The other side of innovation
Research has shown that most organisations struggle with the execution part of innovation.  Some authors even refer to it as “the other side of innovation” because it is such an elusive goal to attain.  But what are the reasons for this?   Not a lot of research has been done on this topic, but of the research I could find, indicated that some of the causes for this phenomenon are issues such as: organisations being risk averse, resource availability, skills shortage, lack of management support, the product or service being a failure in itself, rewards and incentives are focused on “business as usual” activities, lack of proper metrics and (as usual) the organisation’s culture.  I don’t want to dwell too much into the “why implementation is failing” issue, but rather focus on how an organisation can become better at execution .  
There are two issues that I view as crucial for becoming an organisation that can “execute”.  First and foremost the organisation must accept the fact that innovation is risky and that there will be mistakes and failures when executing ideas.  No doubt this is difficult to achieve.  Years of cost cutting and focus on process excellence have created in many organisations a culture that is focused on operational excellence and risk avoidance.

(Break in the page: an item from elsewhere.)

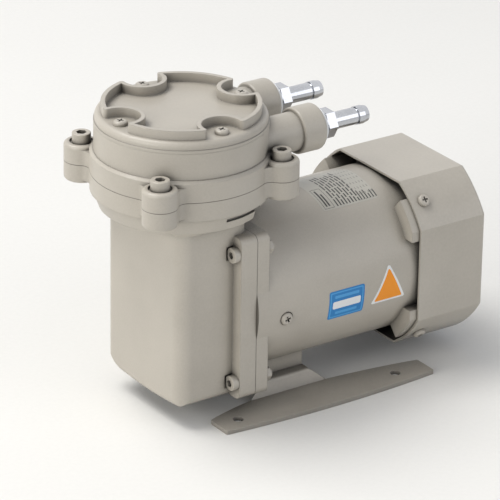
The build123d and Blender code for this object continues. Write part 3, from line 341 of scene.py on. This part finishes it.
def film(middle_x, angles, half_widths, height, columns=16):
    """Points and faces of one closed film. For row i and column s from -1 to 1 the point is
    (middle_x + s * half_widths[i], -r cos angles[i], axis_height + r sin angles[i]), with r the barrel's
    radius plus height on top and minus sink underneath."""
    s = np.linspace(-1, 1, columns)
    loop_s = np.concatenate([s, s[::-1]])
    loop_r = np.concatenate([np.full(columns, barrel_r + height), np.full(columns, barrel_r - sink)])
    angle = np.asarray(angles)[:, None]
    x = middle_x + loop_s[None, :] * np.asarray(half_widths)[:, None]
    points = np.stack([x, -loop_r * np.cos(angle), axis_height + loop_r * np.sin(angle)], axis=-1)
    rows, ring = points.shape[:2]
    i, j = np.meshgrid(np.arange(rows - 1), np.arange(ring), indexing="ij")
    k = (j + 1) % ring
    sides = np.stack([i * ring + j, i * ring + k, (i + 1) * ring + k, (i + 1) * ring + j], -1).reshape(-1, 4)
    c = np.arange(columns - 1)
    foot = np.stack([c, 2 * columns - 1 - c, 2 * columns - 2 - c, c + 1], -1)
    top = foot[:, ::-1] + (rows - 1) * ring
    return points.reshape(-1, 3), np.concatenate([sides, foot, top])


def sticker(name, layers):
    """One mesh from layers of (film, material), each material in its own slot."""
    points, faces, slots, materials, start = [], [], [], [], 0
    for (film_points, film_faces), material in layers:
        if material not in materials:
            materials.append(material)
        points.append(film_points)
        faces.append(film_faces + start)
        slots.append(np.full(len(film_faces), materials.index(material)))
        start += len(film_points)
    mesh = bpy.data.meshes.new(name)
    mesh.from_pydata(np.concatenate(points).tolist(), [], np.concatenate(faces).tolist())
    mesh.polygons.foreach_set("material_index", np.concatenate(slots).astype(np.int32))
    for material in materials:
        mesh.materials.append(material)
    piece = bpy.data.objects.new(name, mesh)
    bpy.context.scene.collection.objects.link(piece)
    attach(piece, "frame")
    print(name, "faces:", len(mesh.polygons))


def rounded_rows(half_height, half_width, corner, rows=20):
    """Row angles and half widths of a rectangle with round corners: near the ends the half width falls
    by corner - sqrt(corner^2 - d^2), where d is how far the row is inside the corner."""
    across_rows = half_height * np.sin(np.linspace(-np.pi / 2, np.pi / 2, rows))
    inside = np.clip(np.abs(across_rows) - (half_height - corner), 0, corner)
    return across_rows / barrel_r, half_width - corner + np.sqrt(corner ** 2 - inside ** 2 + 1e-12)


# %% [markdown]
# ## Sticker inks
# The inks are printed on glossy film: each one is a flat colour with a faint print grain. The
# nameplate is a satin foil close to the colour of the paint, ruled with dark bars where its data
# would be printed, and it carries no words.

# %% Print finishes
def printed(name, codes, rough=(0.30, 0.42), fine=2600, depth=0.000002):
    """A flat ink or foil: hardly any bump, and corners as sharp as a cut film's."""
    return surface(name, codes, rough, fine=fine, depth=depth, edge=0.00002)[0]


sign_blue = printed("sign_blue", ("#0C72B8", "#1682C6"))
pale_blue = printed("pale_blue", ("#3F97D2", "#4EA5DD"))
film_white = printed("film_white", ("#DFE1E2", "#EEEFEF"), (0.28, 0.40))
amber_print = printed("amber_print", ("#F08E02", "#F89E0A"))
satin_foil = printed("satin_foil", ("#B1AEA4", "#BFBCB2"), (0.30, 0.40), fine=1800, depth=0.000003)
print_black = printed("print_black", ("#2B2A2A", "#3A3938"), (0.35, 0.5))

# %% [markdown]
# ## The blue test sticker
# A small rounded rectangle on the side of the barrel, with a paler frame line and three bars. Each
# layer lies two hundredths of a millimetre above the last, as screen-printed ink does.

# %% Blue sticker
ink_t = 0.00002             # thickness of one layer of ink
film_t = 0.00006            # thickness of a sticker's film
blue_x, blue_angle = 0.0161, np.radians(-6.5)
blue_half_height, blue_half_width, blue_corner, frame_corner = 0.0084, 0.0114, 0.0012, 0.0010
angles, widths = rounded_rows(blue_half_height, blue_half_width, blue_corner)
blue_layers = [(film(blue_x, blue_angle + angles, widths, film_t), sign_blue)]
for inset, material, level in ((0.0008, pale_blue, 1), (0.0015, sign_blue, 2)):
    angles, widths = rounded_rows(blue_half_height - inset, blue_half_width - inset, frame_corner - inset / 3)
    blue_layers.append((film(blue_x, blue_angle + angles, widths, film_t + ink_t * level), material))
for offset, half_height, half_width, material in (
        (0.0048, 0.0008, 0.0078, pale_blue), (0.0, 0.0022, 0.0090, film_white),
        (-0.0048, 0.0008, 0.0070, pale_blue)):
    angles, widths = rounded_rows(half_height, half_width, half_height * 0.4, rows=8)
    blue_layers.append((film(blue_x, blue_angle + offset / barrel_r + angles, widths, film_t + ink_t * 3),
                        material))
sticker("blue_sticker", blue_layers)

# %% [markdown]
# ## The amber triangle
# A plain triangle with rounded corners and a white edge. Its half width falls evenly from the foot
# to the tip; close to each end the row is drawn in along a circle, which rounds the corners.

# %% Triangular sticker
def triangle_rows(half_base, height, corner, rows=28):
    """Row angles and half widths of a triangle: the half width is that of the sloping sides,
    half_base * (1 - t), with both ends drawn in by a quarter circle of the corner's radius."""
    t = (1 - np.cos(np.linspace(0, np.pi, rows))) / 2
    rise = t * height
    slope = half_base * (1 - t) + corner * 0.45
    foot_in = corner - np.sqrt(np.clip(corner ** 2 - (corner - np.clip(rise, 0, corner)) ** 2, 0, None))
    top = height - rise
    tip = np.sqrt(np.clip(corner ** 2 - (corner - np.clip(top, 0, corner)) ** 2, 1e-10, None))
    return rise / barrel_r, np.where(top < corner * 0.55, np.minimum(slope, tip), slope - foot_in)


triangle_x, triangle_foot = 0.0437, np.radians(-14.2)
half_base, triangle_height, triangle_corner = 0.0106, 0.0206, 0.0014
triangle_layers = []
for inset, material, level in ((0.0, film_white, 0), (0.0011, amber_print, 1)):
    angles, widths = triangle_rows(half_base - inset * 1.75, triangle_height - inset * 2.9,
                                   triangle_corner - inset * 0.4)
    triangle_layers.append((film(triangle_x, triangle_foot + (inset / barrel_r) + angles, widths,
                                 film_t + ink_t * level, columns=12), material))
sticker("triangle_sticker", triangle_layers)

# %% [markdown]
# ## The nameplate
# The foil lies on top of the barrel beside the pump head. Its print is a ruled box at the front,
# rows of short dark bars in the middle, and ruled lines at the back. Every bar runs round the barrel.

# %% Nameplate
foil_t = 0.00005
plate_x0, plate_x1 = 0.0160, 0.0515
plate_a0, plate_a1 = np.radians(60), np.radians(103)
plate_half_height = (plate_a1 - plate_a0) / 2 * barrel_r
angles, widths = rounded_rows(plate_half_height, (plate_x1 - plate_x0) / 2, 0.001)
plate_angle = (plate_a0 + plate_a1) / 2
plate_layers = [(film((plate_x0 + plate_x1) / 2, plate_angle + angles, widths, foil_t), satin_foil)]


def bar(x0, x1, arc0, arc1):
    """A dark bar from x0 to x1, from arc0 to arc1 in metres round the barrel, counted from the near edge."""
    return film((x0 + x1) / 2, plate_a0 + np.linspace(arc0, arc1, 8) / barrel_r, np.full(8, (x1 - x0) / 2),
                foil_t + ink_t, columns=4), print_black


thin, plate_arc = 0.00022, 2 * plate_half_height
margin, bar_margin = 0.0010, 0.0012
box_front, box_back = 0.0175, 0.0234
for x in (box_front, box_back):
    plate_layers.append(bar(x, x + thin, margin, 0.0170))
for arc in (margin, 0.0168):
    plate_layers.append(bar(box_front, box_back, arc, arc + thin))
for x, arc0, arc1 in ((0.0190, 0.0025, 0.0155), (0.0208, 0.0025, 0.0120)):
    plate_layers.append(bar(x, x + 0.0010, arc0, arc1))
random = np.random.default_rng(7)
for x in np.arange(0.0255, 0.0395, 0.0020):
    arc = bar_margin
    while arc < plate_arc - 0.006:
        length = random.uniform(0.0025, 0.0065)
        plate_layers.append(bar(x, x + 0.0008, arc, min(arc + length, plate_arc - bar_margin)))
        arc += length + 0.0010
for x in np.arange(0.0405, 0.0505, 0.0019):
    plate_layers.append(bar(x, x + thin, margin, plate_arc - margin))
    plate_layers.append(bar(x + 0.0007, x + 0.0014, bar_margin, random.uniform(0.004, 0.009)))
sticker("nameplate", plate_layers)

# %% [markdown]
# ## Floor
# The pump stands on a pale paper floor, far wider than anything that the camera sees of it.

# %% Floor
floor_half = 6.0
floor_mesh = bpy.data.meshes.new("floor")
floor_mesh.from_pydata([(-floor_half, -floor_half, 0), (floor_half, -floor_half, 0),
                        (floor_half, floor_half, 0), (-floor_half, floor_half, 0)], [], [(0, 1, 2, 3)])
floor = bpy.data.objects.new("floor", floor_mesh)
bpy.context.scene.collection.objects.link(floor)
floor_paper = surface("floor_paper", ("#E9E8E4", "#EFEEEA"), (0.7, 0.85),
                                                broad=3, fine=400, depth=0.00001)[0]
floor_mesh.materials.append(floor_paper)

# %% [markdown]
# ## World
# The world is white to the eye and in reflections, but gives only weak light. So the bright nickel has
# something pale to mirror, while the lamps shape the castings and the floor keeps a soft shadow.

# %% World
world = bpy.data.worlds.new("studio")
world.use_nodes = True
bpy.context.scene.world = world
sky = world.node_tree
sky.nodes.clear()
rays = add(sky, "LightPath")
seen = add(sky, "Math", {0: (rays, "Is Camera Ray"), 1: (rays, "Is Glossy Ray")}, operation="MAXIMUM")
through = add(sky, "Math", {0: (seen, "Value"), 1: (rays, "Is Transmission Ray")}, operation="MAXIMUM")
glow = add(sky, "Background", {"Color": linear("#ECF0F9"), "Strength": 0.40})
plain = add(sky, "Background", {"Color": (1, 1, 1, 1), "Strength": 1.0})
either = add(sky, "MixShader", {"Fac": (through, "Value"), 1: (glow, "Background"),
                                2: (plain, "Background")})
add(sky, "OutputWorld", {"Surface": (either, "Shader")})

# %% [markdown]
# ## Lamps
# Three square soft lamps look at the middle of the pump. Seen from the camera, a strong one is high up
# on the left, a weaker one lower at the front left, and a wide faint one on the right, which opens the
# shadows of the barrel.

# %% Lamps
lamp_aim = Vector((0, 0, 0.07))


def lamp(name, place, size, watts, colour):
    """A square soft lamp at place, turned so that it looks at the middle of the pump."""
    light = bpy.data.lights.new(name, "AREA")
    light.size, light.energy, light.color = size, watts, linear(colour)[:3]
    holder = bpy.data.objects.new(name, light)
    aim = lamp_aim - Vector(place)
    holder.matrix_world = Matrix.Translation(place) @ aim.to_track_quat("-Z", "Y").to_matrix().to_4x4()
    bpy.context.scene.collection.objects.link(holder)


lamp("key", (-0.9, 0.9, 2.6), 1.6, 62.0, "#FFFDFA")
lamp("front", (-2.2, -0.4, 0.9), 1.4, 21.0, "#FFFCF6")
lamp("right_fill", (1.6, -2.4, 1.2), 2.0, 14.0, "#F8F8FC")

# %% [markdown]
# ## Camera
# A long lens, far off, keeps the upright edges almost parallel. The camera's three axes are worked
# out from the direction it looks in and a small roll, and its position from the distance.

# %% Camera
azimuth, elevation, roll = np.radians(-35.4), np.radians(23.9), np.radians(0.92)
back = Vector((np.sin(azimuth) * np.cos(elevation), -np.cos(azimuth) * np.cos(elevation), np.sin(elevation)))
right = Vector((0, 0, 1)).cross(back).normalized()
up = back.cross(right)
target = Vector((0.0094, 0.0, 0.0787))
distance = 1.9948
off_left, off_down = 0.02043, 0.00966       # where the middle of the view lies, from the target
eye = target + distance * back
look = (eye - (target - off_left * right - off_down * up)).normalized()
side = Vector((0, 0, 1)).cross(look).normalized()
rise = look.cross(side)
turned_side = side * np.cos(roll) + rise * np.sin(roll)
turned_rise = rise * np.cos(roll) - side * np.sin(roll)
camera_data = bpy.data.cameras.new("camera")
camera_data.lens, camera_data.sensor_width = 269.5, 36.0
camera_data.clip_start, camera_data.clip_end = 0.1, 50.0
camera = bpy.data.objects.new("camera", camera_data)
camera.matrix_world = Matrix.Translation(eye) @ Matrix(
    (turned_side, turned_rise, look)).transposed().to_4x4()
bpy.context.scene.collection.objects.link(camera)
bpy.context.scene.camera = camera
bpy.context.scene.view_settings.view_transform = "Standard"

Organisations (and people, for that matter) love stability and predictability because these factors make it easier to earn profits.  Innovation, however, is about adaptation, risk and change, which can be very difficult to live with or to profit from.  Something as entrenched as this in the organisational culture cannot be changed overnight and leadership has to set the example to show that an organisation is willing to take risks.  Start with small projects, grow through the lessons learned and gradually increase the organisation’s risk tolerance and risk management capabilities.

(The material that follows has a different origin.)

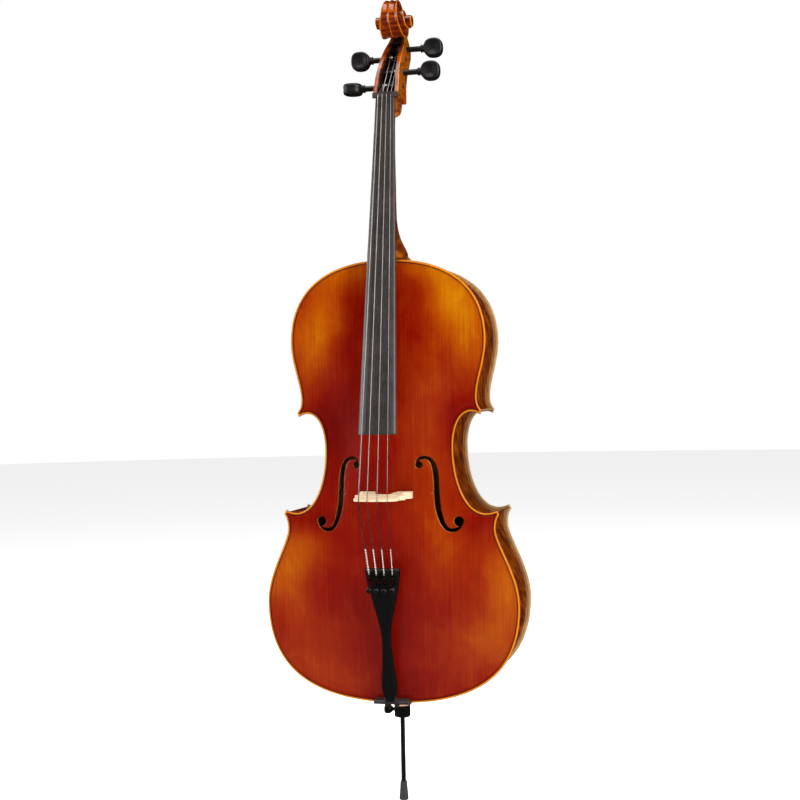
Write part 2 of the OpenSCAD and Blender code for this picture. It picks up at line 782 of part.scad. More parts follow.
// Outward height of the crowned face at a distance from the middle
function tail_crown(x) = tail_t - (tail_r - sqrt(tail_r * tail_r - x * x));
function tail_to_body(p) = [
    p[0],
    tail_top[0] + p[1] * cos(tail_tilt) - p[2] * sin(tail_tilt),
    tail_top[1] + p[1] * sin(tail_tilt) + p[2] * cos(tail_tilt)
];
module on_tail() {
    on_body()
        translate([0, tail_top[0], tail_top[1]])
            rotate([tail_tilt, 0, 0])
                children();
}
TAIL_SIDE = [
    [[30.4, 0], [29.4, -34], [14, -76], [9.4, -104]],
    [[9.4, -104], [7, -122], [8, -140], [10.2, -168]],
    [[10.2, -168], [12.4, -190], [14.4, -198], [13.4, -212]],
    [[13.4, -212], [12.6, -224], [7, -tail_len], [0, -tail_len]]
];
module tailpiece() {
    side = [for (k = [0:3]) for (i = [(k == 0 ? 0 : 1):8]) bezier(TAIL_SIDE[k], i / 8)];
    color(black)
        on_tail()
            difference() {
                intersection() {
                    rotate([90, 0, 0])
                        linear_extrude(20)
                            polygon(concat(side, flipped(mirrored(side))));
                    translate([0, tail_r - tail_t, -tail_len - 5])
                        cylinder(h = tail_len + 10, r = tail_r, $fn = 96);
                }
                for (x = tuner_x) {
                    translate([x - slot_w / 2, -20, -27]) cube([slot_w, 30, 19]);
                    translate([x, 10, screw_z])
                        rotate([90, 0, 0])
                            cylinder(h = 30, r = screw_r + run_fit);
                    translate([x - 1.2, -20, -9]) cube([2.4, 30 - tail_crown(x) - 5, 12]);
                }
                translate([0, pin_at[0], pin_at[1]])
                    rotate([0, 90, 0])
                        cylinder(h = 54, r = pin_r, center = true, $fn = 24);
                for (x = [-8.3, 8.3])
                    translate([x, -5, -tail_len - 2])
                        cylinder(h = 24, r = cord_r + 0.1, $fn = 24);
                translate([-22, -3, -tail_len + 46]) cube([44, 10, 24]);
            }
}
module tuner_pin() {
    color(steel)
        on_tail()
            translate([0, pin_at[0], pin_at[1]])
                rotate([0, 90, 0])
                    cylinder(h = 53, r = pin_r, center = true, $fn = 24);
}
ball_r = 1.8;
ball_z = -15.6;
function ball_y(i) = -tail_crown(tuner_x[i]) - 1.6;
module tuner_lever(i) {
    c = tail_crown(tuner_x[i]);
    color(black)
        on_tail()
            translate([tuner_x[i] - lever_t / 2, 0, 0])
                difference() {
                    rotate([90, 0, 90])
                        linear_extrude(lever_t)
                            difference() {
                                union() {
                                    translate(pin_at) circle(2.6, $fn = 32);
                                    polygon([[-4.4, -13], [0.4, -14.6], [3.6, -22], [3.6, -37], [1.2, -37],
                                             [1.2, -26], [-3.4, -16]]);
                                    polygon([[-4.5, -12.5], [-c - 3, -8.6], [-c - 4.4, -10.4],
                                             [-c - 4, -13.4], [-c, -15], [-3, -16.5]]);
                                }
                                translate(pin_at) circle(pin_r + run_fit, $fn = 24);
                            }
                    translate([lever_t / 2 - 0.85, -c - 6, -20]) cube([1.7, 5.4, 24]);
                    translate([lever_t / 2, ball_y(i), ball_z])
                        rotate([0, 90, 0])
                            cylinder(h = lever_t + 2, r = ball_r + run_fit, center = true, $fn = 24);
                }
}
screw_tip = 0.9;
knob_gap = 6;
module tuner_screw(i) {
    c = tail_crown(tuner_x[i]);
    color(black)
        on_tail()
            translate([tuner_x[i], screw_tip, screw_z])
                rotate([90, 0, 0])
                    cylinder(h = screw_tip + c + knob_gap + 0.2, r = screw_r);
}
module tuner_knob(i) {
    c = tail_crown(tuner_x[i]);
    color(black)
        on_tail()
            translate([tuner_x[i], -c - knob_gap - 0.2, screw_z])
                rotate([90, 0, 0])
                    difference() {
                        rotate_extrude()
                            polygon([[0, 0], [3.2, 0], [4.6, 1.2], [4.6, 5.6], [3.8, 6.6], [1.6, 7], [0, 7]]);
                        for (k = [0:11])
                            rotate(30 * k)
                                translate([5.1, 0, 1.4])
                                    cylinder(h = 4, r = 0.9, $fn = 13);
                    }
}
module ball_end(i) {
    color("#c9a24a")
        on_tail()
            translate([tuner_x[i], ball_y(i), ball_z])
                rotate([0, 90, 0])
                    difference() {
                        cylinder(h = 2 * ball_r, r = ball_r, center = true, $fn = 24);
                        cylinder(h = 5, d = 1.2, center = true, $fn = 16);
                    }
}

// ---- Tail cord: two strands over the saddle and a loop round the endpin plug ----
cord_r = 2;
CORD = [
    [8.3, -85, 26], [8.3, -83.6, 16], [8.3, -83.2, 9], [8.3, -83.2, 4], [8.3, -82, 0], [8.4, -79, -2],
    [8.6, -74, -2.4], [9.2, -62, -2.5], [10.4, -44, -1.6], [11.8, -26, -0.8], [12.9, -12, -0.6]
];
loop_r = 13.2;
module tail_cord() {
    loop = [for (a = [0:15:180]) [loop_r * cos(a), loop_r * sin(a), -0.6]];
    path = concat(CORD, loop, flipped([for (p = CORD) [-p[0], p[1], p[2]]]));
    n = len(path);
    rings = [for (k = [0:n - 1])
        let(dir = unit(path[min(k + 1, n - 1)] - path[max(k - 1, 0)]),
            flat = unit(cross(dir, [dir[1], -dir[0], 4])), up = cross(flat, dir))
            [for (i = [0:7]) path[k] + cord_r * (cos(45 * i) * flat + sin(45 * i) * up)]];
    color(black) on_body() tube(rings);
}

// ---- Endpin ----
plug_r = 12.5;
groove_r = 10.9;
plug_top = 46;
collar_z = [-38, -17];
collar_r = 14;
knob_z = -25;
module plug_shape(extra) {
    rotate_extrude()
        polygon([[0, -17], [13.4 + extra, -17], [13.4 + extra, -14], [groove_r + 1.6, -3.2], [groove_r, -2.9],
                 [groove_r, 1.8], [plug_r + extra, 3], [plug_r + extra, 5], [plug_r - 1.6 + extra, plug_top],
                 [0, plug_top]]);
}
module endpin_plug() {
    color(pale_maple)
        on_body()
            difference() {
                plug_shape(0);
                translate([0, 0, -20]) cylinder(h = 80, r = rod_d / 2 + run_fit);
            }
}
module endpin_collar() {
    color(black)
        on_body()
            difference() {
                rotate_extrude()
                    polygon([[0, collar_z[0]], [10, collar_z[0]], [12.6, collar_z[0] + 0.8],
                             [collar_r, collar_z[0] + 2.4], [collar_r, collar_z[1] - 1],
                             [collar_r - 1, collar_z[1]], [0, collar_z[1]]]);
                translate([0, 0, -50]) cylinder(h = 60, r = rod_d / 2 + run_fit);
                translate([0, 0, knob_z])
                    rotate([0, -90, 0])
                        cylinder(h = 30, r = 3 + run_fit);
            }
}
tip_h = 33;
module endpin_rod() {
    color("#4a4848")
        translate([0, 0, 20])
            cylinder(h = rod_len, d = rod_d);
}
module endpin_tip() {
    color("#333236")
        difference() {
            rotate_extrude()
                polygon([[0, 0], [5.5, 0], [7.2, 0.8], [8, 2.4], [7.6, 8], [6.6, 20], [5.8, tip_h - 1.5],
                         [5.2, tip_h], [0, tip_h]]);
            translate([0, 0, 20]) cylinder(h = 30, d = rod_d);
        }
}
thumb_gap = 0.3;
module thumbscrew_shaft() {
    color("#4a4848")
        on_body()
            translate([-rod_d / 2 - thumb_gap, 0, knob_z])
                rotate([0, -90, 0])
                    cylinder(h = 13, r = 3);
}
module thumbscrew_knob() {
    color(black)
        on_body()
            translate([-rod_d / 2 - thumb_gap - 13, 0, knob_z])
                rotate([0, -90, 0])
                    difference() {
                        rotate_extrude()
                            polygon([[0, 0], [4.2, 0], [7.8, 4.6], [8.1, 6], [8.1, 12.6], [6.8, 14], [0, 14]]);
                        for (k = [0:15])
                            rotate(22.5 * k)
                                translate([8.7, 0, 5.4])
                                    cylinder(h = 7, r = 1.1, $fn = 13);
                    }
}

top_plate();
back_plate();
top_purfling();
back_purfling();
rib(1) upper_zone();  // upper_rib_treble
rib(-1) upper_zone();  // upper_rib_bass
rib(1) middle_zone();  // middle_rib_treble
rib(-1) middle_zone();  // middle_rib_bass
rib(1) lower_zone();  // lower_rib_treble
rib(-1) lower_zone();  // lower_rib_bass
linings(-rib_h / 2, -rib_h / 2 + lining_h);  // top_linings
linings(rib_h / 2 - lining_h, rib_h / 2);  // back_linings
upper_block();
lower_block();
corner_blocks();
bass_bar();
sound_post();
neck();
head();
fingerboard();
nut();
saddle();
bridge();
tailpiece();
tail_cord();
tuner_pin();
endpin_plug();
endpin_collar();
endpin_rod();
endpin_tip();
thumbscrew_shaft();
thumbscrew_knob();
peg(0);  // peg_c
peg(1);  // peg_g
peg(2);  // peg_d
peg(3);  // peg_a
winding(0);  // winding_c
winding(1);  // winding_g
winding(2);  // winding_d
winding(3);  // winding_a
string(0);  // string_c
string(1);  // string_g
string(2);  // string_d
string(3);  // string_a
tuner_lever(0);  // tuner_lever_c
tuner_lever(1);  // tuner_lever_g
tuner_lever(2);  // tuner_lever_d
tuner_lever(3);  // tuner_lever_a
tuner_screw(0);  // tuner_screw_c
tuner_screw(1);  // tuner_screw_g
tuner_screw(2);  // tuner_screw_d
tuner_screw(3);  // tuner_screw_a
tuner_knob(0);  // tuner_knob_c
tuner_knob(1);  // tuner_knob_g
tuner_knob(2);  // tuner_knob_d
tuner_knob(3);  // tuner_knob_a
ball_end(0);  // ball_end_c
ball_end(1);  // ball_end_g
ball_end(2);  // ball_end_d
ball_end(3);  // ball_end_a
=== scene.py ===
# Looks of the cello. Lengths are in millimetres until a mesh is made; body heights are
# above the body's bottom edge, which is DROP above the endpin's tip.
import math
import bpy
import numpy as np
from mathutils import Matrix, Vector
from mathutils.geometry import delaunay_2d_cdt


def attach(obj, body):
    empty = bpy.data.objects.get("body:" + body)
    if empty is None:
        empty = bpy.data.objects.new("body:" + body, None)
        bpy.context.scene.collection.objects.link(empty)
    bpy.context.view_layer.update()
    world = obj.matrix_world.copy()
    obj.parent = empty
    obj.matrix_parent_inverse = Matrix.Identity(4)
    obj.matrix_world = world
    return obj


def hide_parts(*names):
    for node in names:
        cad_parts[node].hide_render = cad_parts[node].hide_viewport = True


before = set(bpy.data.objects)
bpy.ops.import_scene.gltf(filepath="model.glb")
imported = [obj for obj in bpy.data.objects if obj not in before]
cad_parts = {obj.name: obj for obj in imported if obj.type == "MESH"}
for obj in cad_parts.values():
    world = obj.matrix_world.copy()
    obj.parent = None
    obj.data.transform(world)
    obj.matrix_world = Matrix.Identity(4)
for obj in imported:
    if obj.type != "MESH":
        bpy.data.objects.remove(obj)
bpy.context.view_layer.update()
DROP = 183.0
PI = math.pi
# heights above the body's bottom edge
NUT_Z = 1035
HEAD_Z = 1043.5
BRIDGE_Z = 353
BOARD_END = 460.3
# the fingerboard: where it's glued at the nut, how it tilts and how thick its sides are
GLUE_AT_NUT = -38
TILT_BACK = 0.17
BOARD_SIDE = 6.5
# the radius of the curve over the fingerboard, the nut and the bridge
CROWN = 62


# ---- curves and distances
def bezier(p, t):
    t = np.asarray(t, float)[:, None]
    p = np.asarray(p, float)
    return (1 - t) ** 3 * p[0] + 3 * t * (1 - t) ** 2 * p[1] + 3 * t * t * (1 - t) * p[2] + t ** 3 * p[3]


def lengths(points):
    """How far along the polyline each point is."""
    return np.r_[0, np.cumsum(np.linalg.norm(np.diff(points, axis=0), axis=1))]


def evenly(points, step, least=2):
    """The polyline's points again, at about one distance."""
    s = lengths(points)
    u = np.linspace(0, s[-1], max(least, int(round(s[-1] / step))) + 1)
    return np.stack([np.interp(u, s, points[:, k]) for k in range(points.shape[1])], axis=1)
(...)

Secondly, the organisation must make time to execute.  This issue is closely aligned to the first one because resources are so focused on doing their “day jobs” – the work that they get paid for – that they don’t have time for “extra projects” or “other work”.  This obstacle too can be overcome with the appropriate leadership awareness and via leveraging some of the following tactics to re-balance work effort: reduce day-to-day operational responsibilities; increase resources; design performance incentives aligned to working on new projects; remove work flow and/or process-based obstacles; establish frequent and focused communication on work balance; design a roadmap, plan or other structure for innovation execution activities and make it visible;  be honest about organisational changes and share both the benefits and the risks of the strategy; establish a specialised team to work outside of the day-to-day operations.  I can hear you say “we don’t have the budget to do this”.  My answer to that is: You better start budgeting for this, because your competition is already doing it.  I have covered some of the “soft” issues around implementation of ideas or “innovation execution”.  Since I believe that innovation should be treated as a business discipline, execution excellence is also dependent on the application of structured disciplines such as project management, quality management and prototyping, the focus for the next article. I conclude with a quote by William Pollard: “It is not always what we know or analysed before we make a decision that makes it a great decision. It is what we do after we make the decision to implement and execute it, that makes it a good decision”.